At the moment I'm creating too many variables that just iterate through the dictionary. I'm sure there's a quick efficient Python way to do it.

Answer 1

Using the fact that (2/15)*3 + (4/15)*5 + (9/15)*10 is just the same as (2*3 + 4*5 + 9*10)/15 , you don't have to pre-calculate the total, so you could do this in one pass of the dict with reduce , but perhaps it isn't as readable.

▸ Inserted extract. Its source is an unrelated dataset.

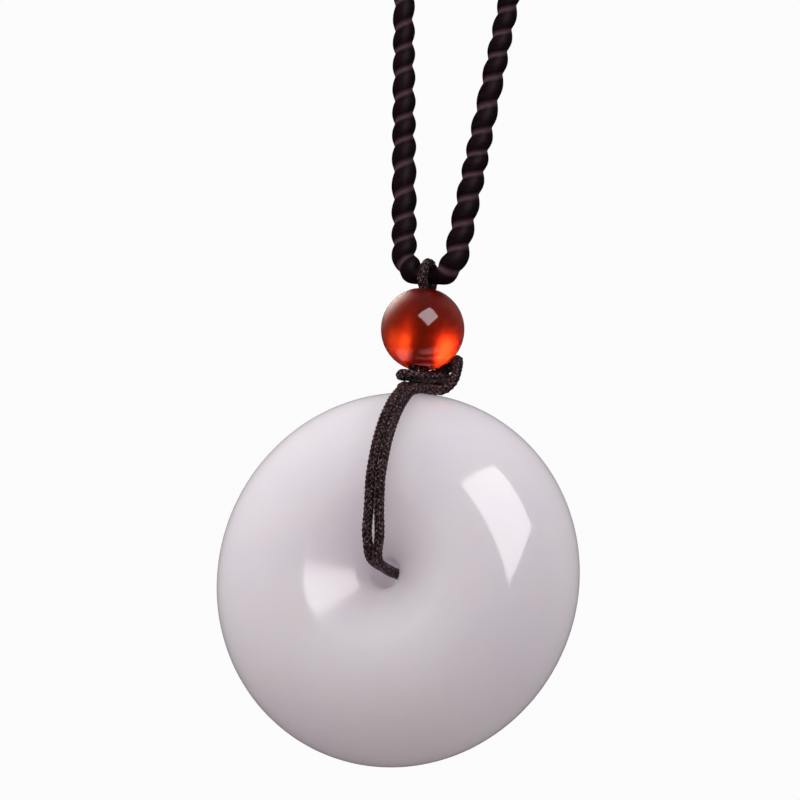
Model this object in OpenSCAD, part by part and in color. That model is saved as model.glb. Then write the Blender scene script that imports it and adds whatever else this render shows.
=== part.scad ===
// A white jade disc with an agate bead above it, hung by a thin doubled cord from a twisted neck cord.
// Millimetres. +Z is up, +X is to the right as seen from the front, and the front faces -Y.
// The origin is the underside of the join at the top of the neck loop, where the loop hangs.

/* [Jade disc] */
// Diameter of the disc
disc_d = 36; // [28:1:60]
// Thickness of the disc where it is thickest
disc_t = 15; // [10:0.5:20]
// Diameter of the ring along which the disc is thickest
crown_d = 16; // [12:0.5:22]
// Depth of the funnel round the hole, from the thickest ring down to where the hole's straight wall begins
funnel_depth = 4.3; // [3:0.1:4.6]
// Radius that rounds the funnel's outer edge
shoulder_r = 3; // [2:0.25:3.5]
// Radius that rounds the funnel into the hole
throat_r = 2; // [1.2:0.1:2.4]
// Room left on every side of the pair of cords in the disc's hole
hole_play = 0.4; // [0.2:0.05:1]

/* [Agate bead] */
// Diameter of the round bead
bead_d = 8; // [6:0.5:14]
// Room left on every side of the pair of cords in the bead's bore
bore_play = 0.1; // [0.05:0.05:0.5]
// Width of the cone that breaks each edge of the bore
bead_mouth_w = 0.45; // [0.3:0.05:0.8]

/* [Hanging cord] */
// Diameter of the thin braided cord that carries the disc
cord_d = 1.05; // [0.8:0.05:1.3]
// How far the front pair of strands stands to the left of the middle at the thickest ring
crown_lean = 0.14; // [0:0.02:0.4]
// How far the front pair of strands stands to the right of the middle at the rim
rim_lean = 0.26; // [0:0.02:0.4]
// Slit between the two front strands where they cross the funnel
front_slit = 0.3; // [0:0.05:0.5]
// How much higher the left front strand turns up out of the hole than the right one
left_lift = 0.4; // [0:0.05:0.6]
// Angle that the front pair of strands is turned by in the hole's mouth
mouth_turn = 25; // [0:1:40]

/* [Neck cord] */
// Diameter of the twisted neck cord
neck_cord_d = 2.2; // [1.6:0.1:3]
// Thickness of the neck cord where the thin cord's loop draws it in, as a share of its own
waist_share = 0.7; // [0.6:0.05:1]
// Length of the whole neck loop along its centreline
neck_loop_len = 650; // [450:10:900]
// Lean of each side of the loop from the vertical, in degrees
side_lean = 6.2; // [4:0.1:12]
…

Turning the dict into a series of tuples:

>>> d = {A:['asdasd',2,3], B:['asdasd',4,5], C:['rgerg',9,10]}
>>> from functools import reduce    # Py3
>>> x,y = reduce(lambda t, e: (t[0]+e[0], t[1]+e[1]), ((a*b, a) for _,a,b in d.values()))
>>> x/y   # float(y) in Py2
7.733333333333333

Or without the intermediate generator and using an initial value (probably the fastest):

>>> x,y = reduce(lambda t, e: (t[0]+e[1]*e[2], t[1]+e[1]), d.values(), (0,0))
>>> x/y   # float(y) in Py2
7.733333333333333

Or you could zip up the results and sum:

>>> x,y = (sum(x) for x in zip(*((a*b, a) for _,a,b in d.values())))
>>> x/y   # float(y) in Py2
7.733333333333333

Or you could do what @ranlot suggests though I would avoid the intermediate lists:

>>> sum(a*b for _,a,b in d.values())/sum(a for _,a,b in d.values())
7.733333333333333

Though this seems to be fractionally slower than either of the ones above.

Answer 2

myDict = {'A':['asdasd', 2, 3], 'B':['asdasd', 4, 5], 'C':['rgerg', 9, 10]}
normConst = sum([dict[x][-2] for x in myDict])
sum([dict[x][-1]*dict[x][-2] / float(normConst) for x in myDict])